The idea is to reach places unreachable to conventional drones, because of too narrow places.

However, how can a drone fold itself while it is in flight? The answer is simple for the group of researchers and the idea does not crash against gravity or physical laws.

The group claims that the self-folding drone could enter buildings through gaps which are too narrow for conventional drones be used to look for people trapped inside and guide the rescue team towards them. As Davide Falanga, a researcher at the University of Zurich and author of a paper on the project published in IEEE Robotics and Automation Letters said, this drone is very versatile and very autonomous, with onboard perception and control systems.

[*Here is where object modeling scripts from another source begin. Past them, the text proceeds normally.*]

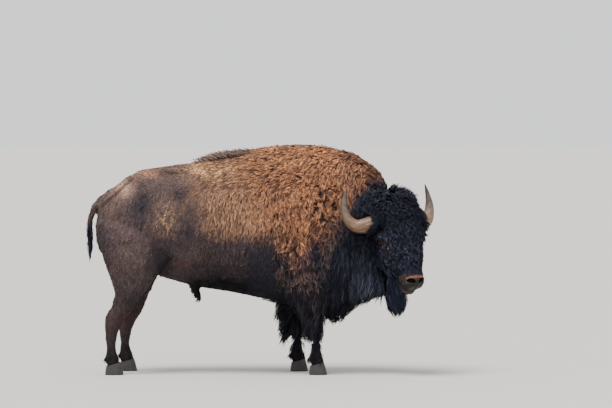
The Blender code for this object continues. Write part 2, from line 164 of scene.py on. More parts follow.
def on_ear(p):
    held = [within(p, f"ear_{side}", 0.004, 0.004) for side, _ in SIDES]
    return (held[0] | held[1]) & (np.abs(in_head(p)[2]) > 0.20)


def head_share(p):
    """1 on the head, 0 on the neck and trunk."""
    q = p - HEAD
    along, _, right = in_head(p)
    behind = ramp(q @ AHEAD + 0.25 * np.clip(along, 0, 1), -0.16, -0.08)
    return np.maximum(behind * ramp(-np.abs(right), -0.34, -0.27) * ramp(-along, -0.62, -0.60), on_ear(p))


def spot(q, x, z, reach_x, reach_z=None):
    """1 at a place on the trunk's side, seen square on, and 0.37 at its reach."""
    return np.exp(-(((q[:, 0] - x) / reach_x) ** 2) - ((q[:, 2] - z) / (reach_z or reach_x)) ** 2)


# Lines on the trunk's sides, as the x and z of their ends: under the tail's root, and before the thigh
TAIL_CREASE = ((-0.985, 1.500), (-1.215, 1.295))
FLANK_CREASE = ((-0.700, 0.900), (-0.790, 0.760))
TAIL_START = -1.235


def crease(q, line, reach):
    """1 on a line along the trunk's side, and 0.37 at its reach."""
    a, b = np.array(line)
    flat = q[:, (0, 2)] - a
    t = np.clip(flat @ (b - a) / ((b - a) @ (b - a)), 0, 1)
    from_line = np.linalg.norm(flat - t[:, None] * (b - a), axis=1)
    return np.exp(-((from_line / reach) ** 2))


# Colours, as linear reflectance


def srgb(r, g, b):
    c = np.array([r, g, b]) / 255
    return np.where(c <= 0.04045, c / 12.92, ((c + 0.055) / 1.055) ** 2.4)


RUST = srgb(149, 100, 71)
GOLD = srgb(150, 111, 85)
SUNLIT = srgb(168, 114, 78)
TAN = srgb(255, 197, 136)
# A pale pinkish colour that stands for the sheen on the tail's head: painted highlight
PAINTED_SHEEN = srgb(196, 158, 140)
EARTH = srgb(106, 86, 80)
UMBER = srgb(64, 54, 57)
SLATE = srgb(39, 39, 49)
DARK = srgb(24, 20, 23)
# The blue in these blacks is painted reflection of the sky on the dark hair, over the hair's own black
BLACK = srgb(24, 25, 36)
BLUE_BLACK = srgb(24, 26, 39)
# JAW_BLACK is the jaw's black hair, painted lighter to offset the shade on the underside of the head
JAW_BLACK = srgb(43, 46, 60)
# BELLY is the belly's dark hair, darkened further with painted shade under the body
BELLY = srgb(10, 10, 14)
REDDISH = srgb(104, 68, 56)
# ROOT is painted shade: the dark deep in the coat, at the wool's roots and on the skin under it
ROOT = srgb(40, 33, 36)
LID = srgb(42, 33, 34)
POUCH = srgb(60, 50, 55)
CHESTNUT = srgb(98, 66, 52)
NOSE = srgb(24, 18, 19)
NOSE_RIM = srgb(128, 92, 74)
FRINGE = srgb(110, 89, 82)

# The front edge of the rusty cape at each height, and the lower edge of its full colour at each x
CAPE_FRONT = (
    (0.60, 0.34), (0.80, 0.47), (0.95, 0.52), (1.08, 0.58), (1.20, 0.665), (1.30, 0.675),
    (1.40, 0.745), (1.48, 0.86), (1.56, 0.85), (1.64, 0.83), (1.70, 0.80), (1.78, 0.78),
)
CAPE_UNDER = (
    (-0.85, 1.24), (-0.60, 1.17), (-0.40, 1.125), (-0.15, 1.09), (0.02, 1.08), (0.085, 1.13),
    (0.14, 1.02), (0.24, 0.94), (0.36, 1.00), (0.43, 1.07), (0.50, 1.02), (0.70, 1.05),
)


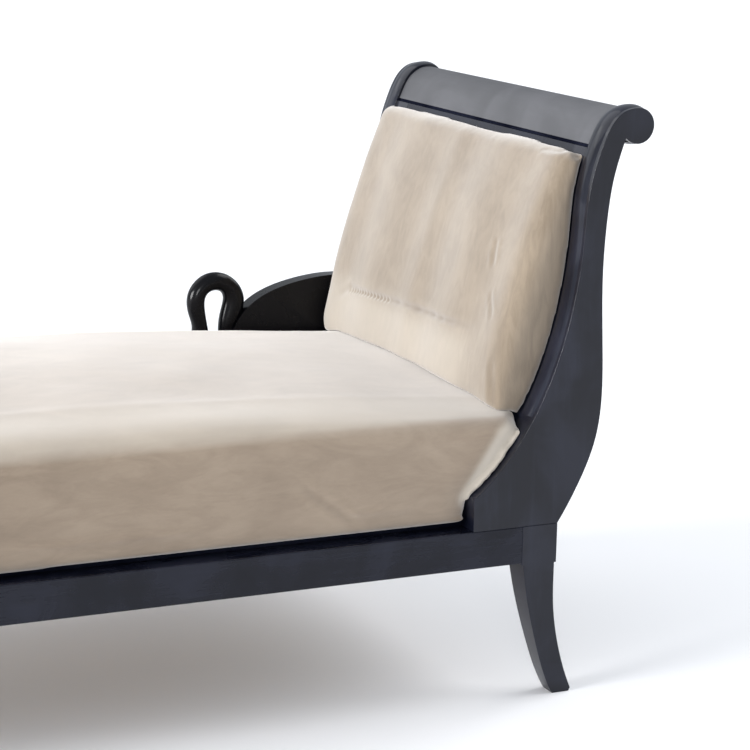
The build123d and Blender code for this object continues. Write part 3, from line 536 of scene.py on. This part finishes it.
def eased(name, node_name, width):
    """A lacquered piece with its arrises softened, in place of its sharp CAD node."""
    piece = new_piece(name, welded(name, node_name))
    ease = piece.modifiers.new("ease", "BEVEL")
    ease.width, ease.segments = width, 3
    ease.limit_method, ease.angle_limit = "ANGLE", ARRIS
    ease.use_clamp_overlap = True
    made_plain(piece)
    piece.data.shade_smooth()
    even = piece.modifiers.new("even", "WEIGHTED_NORMAL")
    even.keep_sharp = False
    made_plain(piece)
    return piece


def in_frame(piece, slot_name, *nodes):
    """Let a piece ride on the frame and stand for CAD nodes, which it hides. The slot name is not
    used.
    """
    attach(piece, "root")
    if nodes:
        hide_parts(*nodes)


def surface(meshes, test=lambda face: True):
    """Those faces of some meshes that a test picks, to measure distances from."""
    corners, faces = [], []
    for mesh in meshes:
        start = len(corners)
        corners += [vertex.co.copy() for vertex in mesh.vertices]
        faces += [[start + index for index in face.vertices] for face in mesh.polygons if test(face)]
    return BVHTree.FromPolygons(corners, faces)


def solid_tree(names):
    """The surfaces of some CAD nodes and pieces."""
    return surface([(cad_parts.get(name) or bpy.data.objects[name]).data for name in names])


def keep_clear(mesh, names, depth=0.012, tilt=0.05):
    """Move what touches its neighbours back out of them, clear of their faces."""
    tree = solid_tree(names)
    for vertex in mesh.vertices:
        spot, normal, _, distance = tree.find_nearest(vertex.co, depth)
        if spot is not None:
            side = (vertex.co - spot).dot(normal)
            if side < -tilt * distance or distance < CLEARANCE:
                vertex.co = spot + normal * CLEARANCE


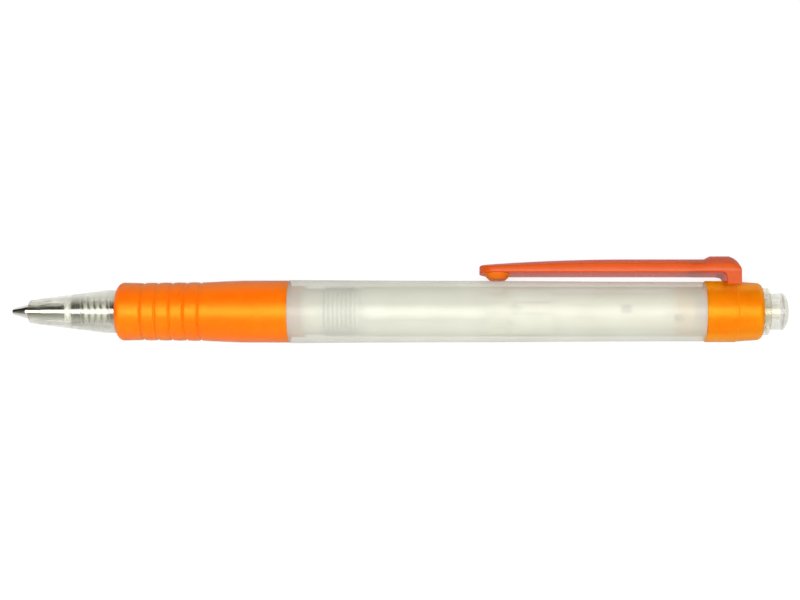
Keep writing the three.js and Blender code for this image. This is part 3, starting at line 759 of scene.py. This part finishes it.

The Zurich and Lausanne teams worked in collaboration and designed a quadrotor with four propellers that rotate independently, mounted on mobile arms that can fold around the mainframe thanks to servo-motors. The control system adapts in real-time to any new position of the arms, adjusting the thrust of the propellers as the centre of gravity shifts.

The project co-author Stefano Mintchev affirms that the morphing drone can adopt different configurations according to what is needed in the field. The standard configuration is X-shaped, with the four arms stretched out and the propellers at the widest possible distance from each other. When faced with a narrow passage, the self-folding drone can switch to an “H” shape, with all arms lined up along one axis or to an “O” shape, with all arms folded as close as possible to the body. A “T” shape can be used to bring the onboard camera mounted on the central frame as close as possible to objects that the drone needs to inspect.

The goal now is to look at further configurations and improving the self-folding drone structure so that it can morph in all three dimensions. They also plan to develop algorithms that will make the drone truly autonomous, allowing it to look for passages in a real disaster scenario and automatically choose the best way to pass through them.